Ebbene, la giurisprudenza costituzionale — questo è il punto da attenzionare — condividendo la valutazione già espressa dalla Corte Europea dei Diritti dell’Uomo (Grande camera, sentenza 23 febbraio 2017, De Tommaso contro Italia, paragrafo 143) — ha negato natura punitiva alla misura della sorveglianza speciale, dalla quale pure discendono tutte queste pesanti limitazioni dei diritti fondamentali della persona, riconoscendone invece una finalità spiccatamente preventiva.
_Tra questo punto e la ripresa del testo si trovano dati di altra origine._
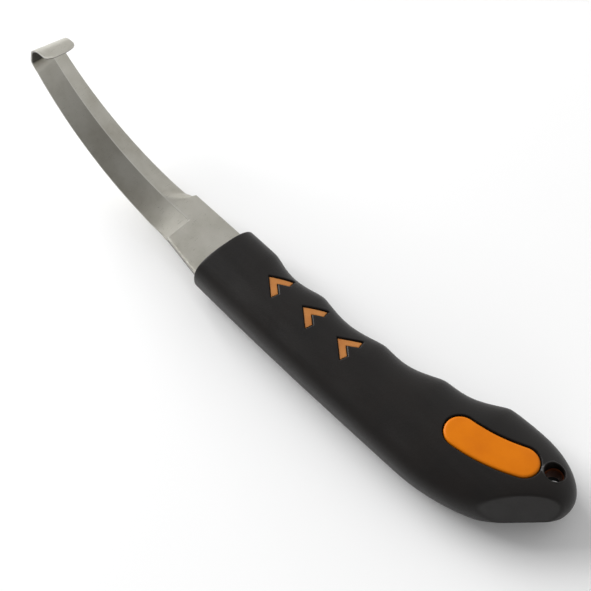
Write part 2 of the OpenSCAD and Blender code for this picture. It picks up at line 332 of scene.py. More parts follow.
def ramp(nodes, links, fac, stops):
    node = nodes.new("ShaderNodeValToRGB")
    elements = node.color_ramp.elements
    while len(elements) > 1:
        elements.remove(elements[-1])
    for i, (position, colour) in enumerate(stops):
        element = elements[0] if i == 0 else elements.new(position)
        element.position = position
        element.color = (*colour, 1)
    links.new(fac, node.inputs["Fac"])
    return node.outputs["Color"]


def grey(v):
    return (v, v, v)


def ranged(nodes, links, fac, low, high):
    """Spreads the middle of a 0 to 1 value, where noise mostly lies, over low to high."""
    node = nodes.new("ShaderNodeMapRange")
    node.inputs["From Min"].default_value, node.inputs["From Max"].default_value = 0.3, 0.7
    node.inputs["To Min"].default_value, node.inputs["To Max"].default_value = low, high
    links.new(fac, node.inputs["Value"])
    return node.outputs["Result"]


def bump(nodes, links, height, strength, distance, before=None):
    node = nodes.new("ShaderNodeBump")
    node.inputs["Strength"].default_value = strength
    node.inputs["Distance"].default_value = distance
    links.new(height, node.inputs["Height"])
    if before is not None:
        links.new(before, node.inputs["Normal"])
    return node.outputs["Normal"]


def steel_material():
    material, nodes, links, shader = node_material("ground_steel", (0.6, 0.59, 0.55), 0.3, metallic=1.0)
    uv = nodes.new("ShaderNodeUVMap")
    uv.uv_map = "along"
    obj = nodes.new("ShaderNodeTexCoord").outputs["Object"]
    grind = mapped_noise(nodes, links, uv.outputs["UV"], (9.0, 0.28, 1), 1.0, 4.0, 0.6)
    fine = mapped_noise(nodes, links, uv.outputs["UV"], (34.0, 0.5, 1), 1.0, 2.0, 0.5)
    cloud = mapped_noise(nodes, links, obj, (1, 1, 1), 75.0, 4.0, 0.6)
    colour = ramp(nodes, links, cloud, [(0.3, (0.38, 0.36, 0.31)), (0.5, (0.46, 0.445, 0.395)),
                                        (0.72, (0.52, 0.505, 0.455))])
    # scale: a near-black tint on the unground sides of the plate, and as painted shade over the inside of
    # the hook's curl.
    # wear_and_highlight: a lighter tint on the edges, the ridge and the shoulder, partly wear and partly
    # painted highlight.
    for name, tint in (("wear_and_highlight", (0.66, 0.65, 0.62)), ("scale", (0.03, 0.028, 0.03))):
        share = nodes.new("ShaderNodeAttribute")
        share.attribute_name = name
        mixed = nodes.new("ShaderNodeMixRGB")
        mixed.inputs["Color2"].default_value = (*tint, 1)
        links.new(share.outputs["Fac"], mixed.inputs["Fac"])
        links.new(colour, mixed.inputs["Color1"])
        colour = mixed.outputs["Color"]
    links.new(colour, shader.inputs["Base Color"])
    links.new(ranged(nodes, links, grind, 0.26, 0.42), shader.inputs["Roughness"])
    normal = bump(nodes, links, grind, 0.12, 0.0002)
    normal = bump(nodes, links, fine, 0.08, 0.0001, normal)
    links.new(normal, shader.inputs["Normal"])
    return material


def rubber_material():
    sheen, shaded_recess_specular = 0.25, 0.02
    material, nodes, links, shader = node_material("soft_black_grip", (0.0086, 0.0074, 0.0068), 0.4,
                                                   specular=sheen)
    obj = nodes.new("ShaderNodeTexCoord").outputs["Object"]
    grain = mapped_noise(nodes, links, obj, (1, 1, 1), 2600.0, 3.0, 0.6)
    cloud = mapped_noise(nodes, links, obj, (1, 1, 1), 60.0, 3.0, 0.6)
    scuff = mapped_noise(nodes, links, obj, (60, 420, 420), 1.0, 4.0, 0.7)
    links.new(ramp(nodes, links, cloud, [(0.3, (0.0076, 0.0067, 0.0063)), (0.7, (0.0102, 0.0082, 0.0072))]),
              shader.inputs["Base Color"])
    links.new(ranged(nodes, links, scuff, 0.34, 0.43), shader.inputs["Roughness"])
    links.new(bump(nodes, links, grain, 0.35, 0.00012), shader.inputs["Normal"])
    # Painted shade: in the windows and the hang hole the rubber's specular level falls, standing in for the
    # shade there.
    recess = nodes.new("ShaderNodeAttribute")
    recess.attribute_name = "recess"
    links.new(ranged(nodes, links, recess.outputs["Fac"], sheen, shaded_recess_specular),
              shader.inputs["Specular IOR Level"])
    return material


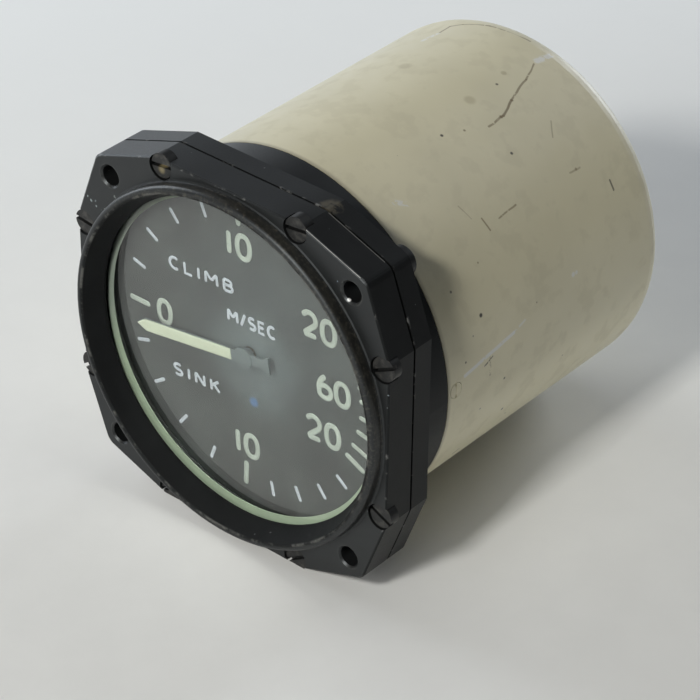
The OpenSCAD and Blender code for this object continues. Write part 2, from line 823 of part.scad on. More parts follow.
// Each bracket is an ear for a pivot, with a foot on the rear movement plate
module rocking_brackets() {
    color([0.78, 0.66, 0.38])
    difference() {
        for (x = bracket_places) {
            foot_x = x < 0 ? x : x - 3.2;
            top = x < 0 ? 2.2 : 5.6;
            bottom = x < 0 ? -9.2 : -2.2;
            foot_z = x < 0 ? -9.2 : 1.6;
            translate([x, rear_mplate_back, rocking_z + bottom])
                cube([bracket_t, rocking_y - rear_mplate_back, top - bottom]);
            translate([x, rocking_y, rocking_z])
                cross_bar(2.2, 0, bracket_t);
            translate([foot_x, rear_mplate_back, rocking_z + foot_z])
                cube([4.7, 1.4, 4]);
        }
        translate([0, rocking_y, rocking_z])
            cross_bar(pivot_r + running, rocking_x0 - 5, rocking_x1 + 5);
        at_bracket_screws() bar(0, 0, 0.85, rear_mplate_back - past, rear_mplate_back + 3);
    }
}

module bracket_screws() {
    color([0.60, 0.60, 0.57])
    at_bracket_screws()
        difference() {
            union() {
                bar(0, 0, 0.8, rear_mplate_y, rear_mplate_back + 1.4);
                bar(0, 0, 1.4, rear_mplate_back + 1.4, rear_mplate_back + 2.4);
            }
            translate([-2, rear_mplate_back + 2, -0.2])
                cube([4, 1, 0.4]);
        }
}

// Corrugated diaphragm: radius runs from the boss to the rim, waves in between
function diaphragm_wave(i) =
    corrugation_h / 2 * sin(360 * wave_count * i / wave_steps);

function diaphragm_points(face_y, side) =
    let (inner = capsule_boss_r, outer = capsule_d / 2 - flat_rim)
    [for (i = [0:wave_steps])
        [inner + (outer - inner) * i / wave_steps, face_y + side * diaphragm_wave(i)]];

// One dished sheet; side is 1 for the rear diaphragm and -1 for the front one
module diaphragm(face_y, side, rim_y) {
    outer_pts = diaphragm_points(face_y, side);
    back = [for (i = [wave_steps:-1:0]) outer_pts[i] - [0, side * diaphragm_t]];
    turned(concat([[0, face_y]], outer_pts,
        [[capsule_d / 2 - 0.4, rim_y + side * diaphragm_t], [capsule_d / 2, rim_y + side * diaphragm_t],
         [capsule_d / 2, rim_y], [capsule_d / 2 - 0.6, rim_y]],
        back, [[0, face_y - side * diaphragm_t]]));
}

module front_diaphragm() {
    color([0.80, 0.70, 0.45])
    diaphragm(front_diaphragm_y, -1, capsule_mid);
}

module rear_diaphragm() {
    color([0.80, 0.70, 0.45])
    difference() {
        diaphragm(rear_diaphragm_y, 1, capsule_mid);
        bar(0, 0, 1.2, rear_diaphragm_y - 2, rear_diaphragm_y + 2);
    }
}

// The link from the front diaphragm's centre to the rocking shaft's short arm
module capsule_link() {
    rest_shift = -rocking_z * sin(rocking_rest);
    eye_y = rocking_y + rest_shift;
    color([0.70, 0.70, 0.68])
    difference() {
        union() {
            bar(0, 0, capsule_boss_r, front_diaphragm_y - 1.6, front_diaphragm_y);
            bar(0, 0, 1.2, eye_y + 3.4, front_diaphragm_y - 1);
            translate([-2.2, eye_y + 2.4, -1.2]) cube([4.4, 1.6, 2.4]);
            for (x = [-2.2, 1.2]) {
                translate([x, eye_y, -1.2]) cube([1, 3, 2.4]);
                translate([x, eye_y, 0]) cross_bar(1.2, 0, 1);
            }
        }
        translate([0, eye_y, 0]) cross_bar(link_pin_r + link_play, -4, 4);
    }
}

// Stem of the capsule, clamped through the bridge, with the tee behind it
module capsule_stem() {
    color([0.78, 0.66, 0.38])
    difference() {
        union() {
            bar(0, 0, capsule_boss_r, rear_diaphragm_y, bridge_y);
            bar(0, 0, 1.9, bridge_y, tee_y);
            translate([-4, tee_y, -4]) cube([8, tee_t, 8]);
        }
        bar(0, 0, 0.8, rear_diaphragm_y - past, tee_y + tee_t / 2 + 0.8);
        translate([0, tee_y + tee_t / 2, 0]) cylinder(r = 0.8, h = 10, center = true);
        translate([0, tee_y + tee_t / 2, -4 - past]) cylinder(r = tube_r + 0.02, h = 1.5 + past);
        translate([0, tee_y + tee_t / 2, 2.5]) cylinder(r = 1.52, h = 3);
    }
}

module at_bridge_pillars() {
    for (x = [-bridge_pillar_x, bridge_pillar_x])
        translate([x * cos(20), 0, -bridge_pillar_x * sin(20)])
            children();
}

// A strap across the case with a raised middle that clamps the capsule's stem
module capsule_bridge() {
    end_x = bridge_pillar_x * cos(20);
    end_z = -bridge_pillar_x * sin(20);
    color([0.78, 0.66, 0.38])
    difference() {
        laid(bridge_y, bridge_y + bridge_t) {
            polygon([[-end_x, end_z - bridge_w / 2], [0, -bridge_w / 2 - 2],
                [end_x, end_z - bridge_w / 2], [end_x, end_z + bridge_w / 2],
                [0, bridge_w / 2 + 2], [-end_x, end_z + bridge_w / 2]]);
            for (x = [-end_x, end_x]) translate([x, end_z]) circle(r = bridge_w / 2);
        }
        bar(0, 0, 1.92, bridge_y - past, bridge_y + bridge_t + past);
        at_bridge_pillars() bar(0, 0, 1.05, bridge_y - past, bridge_y + bridge_t + past);
    }
}

module bridge_pillars() {
    color([0.72, 0.62, 0.36])
    at_bridge_pillars() {
        bar(0, 0, pillar_r, rear_mplate_back, bridge_y);
        bar(0, 0, 1, rear_mplate_y + 0.2, rear_mplate_back);
        bar(0, 0, 1, bridge_y, bridge_y + bridge_t + 1.9);
    }
}

module bridge_nuts() {
    color([0.60, 0.60, 0.57])
    at_bridge_pillars() hex_nut(4, 1.03, bridge_y + bridge_t, bridge_y + bridge_t + 1.6);
}

// The tube drops from the tee, bends once and runs back to the static port
module pressure_tube() {
    tube_y = tee_y + tee_t / 2;
    bend_z = -port_drop + tube_bend_r;
    tube_end = case_inner_end - 2.5;
    color([0.72, 0.48, 0.30])
    difference() {
        tube_run(tube_r, tube_y, bend_z, -2.6, tube_end);
        tube_run(0.8, tube_y, bend_z, -2.6 + past, tube_end + past);
    }
}

module tube_run(r, tube_y, bend_z, top, tube_end) {
    translate([0, tube_y, bend_z]) cylinder(r = r, h = top - bend_z);
    translate([0, tube_y + tube_bend_r, bend_z])
        rotate([0, 90, 0])
            rotate([0, 0, -90])
                rotate_extrude(angle = 90)
                    translate([tube_bend_r, 0]) circle(r = r, $fn = 24);
    bar(0, -port_drop, r, tube_y + tube_bend_r, tube_end);
}

// The calibrated leak: a fine capillary in a holder that opens into the case
module capillary_leak() {
    leak_y = tee_y + tee_t / 2;
    color([0.75, 0.75, 0.72])
    difference() {
        union() {
            translate([0, leak_y, 2.6]) cylinder(r = 1.5, h = 1.4);
            translate([0, leak_y, 4]) cylinder(r = 2.4, h = 3);
            translate([0, leak_y, 7]) cylinder(r = 0.7, h = 12);
        }
        translate([0, leak_y, 0]) cylinder(r = 0.25, h = 30);
    }
}

// The static port passes through the case's rear wall from inside
module static_port() {
    out_r = port_d / 2;
    thread_r = out_r + 1;
    nose = case_end + 5;
    tip = nose + port_length;
    color([0.80, 0.72, 0.48])
    translate([0, 0, -port_drop])
        difference() {
            turned([[0, case_inner_end - 2.5], [port_flange_r - 0.5, case_inner_end - 2.5],
                [port_flange_r, case_inner_end - 2], [port_flange_r, case_inner_end],
                [thread_r, case_inner_end], [thread_r, nose], [out_r, nose], [out_r, tip - 1],
                [out_r - 0.7, tip], [0, tip]]);
            bar(0, 0, out_r - 1.6, case_inner_end, tip + past);
            bar(0, 0, 1.2, case_inner_end - 3 * past, case_inner_end + past);
        }
}

module port_washer() {
    color([0.10, 0.10, 0.10])
    translate([0, 0, -port_drop])
        turned([[port_d / 2 + 1.05, case_end], [port_flange_r, case_end],
            [port_flange_r, case_end + 1], [port_d / 2 + 1.05, case_end + 1]]);
}

module port_nut() {
    color([0.80, 0.72, 0.48])
    translate([0, 0, -port_drop])
        hex_nut(2 * port_flange_r - 1, port_d / 2 + 1.03, case_end + 1, case_end + 4.5);
}

front_bezel();
bezel_screws();
glass();
glass_seal();
dial_ring();
dial();
pointer();
flange_gasket();
rear_flange();
mounting_nuts();
case_can();
case_screws();
front_movement_plate();
movement_screws();
rear_movement_plate();
movement_pillars();
pillar_nuts();
front_bearings();
rear_bearings();
pointer_arbor();
pointer_pinion();
hairspring_collet();
hairspring();
hairspring_stud();
sector_gear();
sector_arbor();
rocking_shaft();
sector_drive_arm();
capsule_arm();
rocking_brackets();
bracket_screws();
capsule_link();
front_diaphragm();
rear_diaphragm();
capsule_stem();
capsule_bridge();
bridge_pillars();
bridge_nuts();
pressure_tube();
capillary_leak();
static_port();
port_washer();
port_nut();
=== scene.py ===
"""Vertical speed indicator: its finishes, its printed dial, and a plain studio around it."""

import json
import math

import bmesh
import bpy
from mathutils import Euler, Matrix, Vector


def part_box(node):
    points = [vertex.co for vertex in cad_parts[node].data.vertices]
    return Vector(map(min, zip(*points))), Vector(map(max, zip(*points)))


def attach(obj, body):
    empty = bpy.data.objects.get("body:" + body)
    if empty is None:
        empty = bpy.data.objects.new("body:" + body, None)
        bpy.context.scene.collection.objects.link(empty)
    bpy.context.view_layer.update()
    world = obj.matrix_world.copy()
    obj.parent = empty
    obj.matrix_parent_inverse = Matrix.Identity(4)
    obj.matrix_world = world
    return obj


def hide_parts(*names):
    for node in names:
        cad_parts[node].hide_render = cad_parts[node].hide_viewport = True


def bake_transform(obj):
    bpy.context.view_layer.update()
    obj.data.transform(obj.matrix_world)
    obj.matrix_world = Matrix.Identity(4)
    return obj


bl_info = {
    "name": "Vertical Speed Indicator",
    "version": (1, 0, 0),
    "blender": (4, 5, 0),
    "location": "3D View > Sidebar > Indicator",
    "description": "Finishes the parts of a vertical speed indicator, prints its dial and lights it",
    "category": "Object",
}

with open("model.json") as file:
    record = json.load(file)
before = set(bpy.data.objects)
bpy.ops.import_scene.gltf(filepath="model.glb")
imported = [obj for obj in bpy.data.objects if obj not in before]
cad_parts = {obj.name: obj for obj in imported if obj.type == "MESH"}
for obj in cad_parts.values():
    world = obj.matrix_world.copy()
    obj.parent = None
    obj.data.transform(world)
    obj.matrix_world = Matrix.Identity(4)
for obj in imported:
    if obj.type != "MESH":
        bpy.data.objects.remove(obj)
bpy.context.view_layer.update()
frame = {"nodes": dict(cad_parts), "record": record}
MM = 0.001

# Sizes taken from the frame, in metres
FLANGE_LOW, FLANGE_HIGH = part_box("rear_flange")
FLANGE_HALF = FLANGE_HIGH.x
DIAL_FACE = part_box("dial")[0].y
POINTER_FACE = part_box("pointer")[0].y
CASE_LOW, CASE_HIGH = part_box("case_can")
CASE_RADIUS = CASE_HIGH.x
BEZEL_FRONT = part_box("front_bezel")[0].y
PLATE_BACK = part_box("front_bezel")[1].y
REST_LEVEL = FLANGE_LOW.z

# The flange's outline and its holes, as the frame has them
TAPER = math.radians(20)
FLAT_LENGTH = 38.5 * MM
TAPER_REACH = FLAT_LENGTH / 2 * math.sin(TAPER) + FLANGE_HALF * math.cos(TAPER)
MOUNT_OFFSET = 90 * MM / 2 * math.sqrt(0.5)
RING_RADIUS = 40.4 * MM
CREST_RADIUS = 39.2 * MM

# Bodies that pieces ride on
CASE_BODY = "case_group"
POINTER_BODY = "pointer_group"


# Settings that a user would change

def set_length(name, description, millimetres):
    """A setting that holds a length."""
    return bpy.props.FloatProperty(
        name=name, description=description, default=millimetres * MM, unit="LENGTH")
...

Identica conclusione si impone, di conseguenza, per le misure previste dall’art. 75, comma 1, t.u. stupefacenti. La conclusione è nel dispositivo: vanno dichiarate non fondate le questioni di legittimità costituzionale dell’art. 64, comma 3, del codice di procedura penale, sollevate, in riferimento agli artt. 3, 24, 111 e 117, primo comma, della Costituzione, quest’ultimo in relazione all’art. 6 della Convenzione europea dei diritti dell’uomo (CEDU) e all’art. 14, paragrafo 3, lettera g), del Patto internazionale sui diritti civili e politici (PIDCP).
C’è però una sommessa critica che si rivolge a tale articolato impianto motivazionale.
Il sistema si “tiene” e va conservato, in sintesi riepilogativa, in quanto, secondo la Corte, le misure anzidette hanno natura “preventiva” e non “punitiva”. Ma l’aggettivazione che le contrassegna è di natura formale e non sostanziale. Nella ruvida realtà quotidiana una custodia cautela in vinculis è concretamente afflittiva, anche se di natura precauzionale.
Non convince, infine, il raccordo con quanto affermato in sede europea in ambito delle misure antimafia. Il tertium comparationis non regge: lì il discorso ha tutti altri referenti ed entrano in gioco interessi apicali di difesa sociale.
La dura battaglia per la piena affermazione dei diritti fondamentali, che ha nella Corte Costituzionale il primo “motore”, subisce così una evidente battuta d’arresto.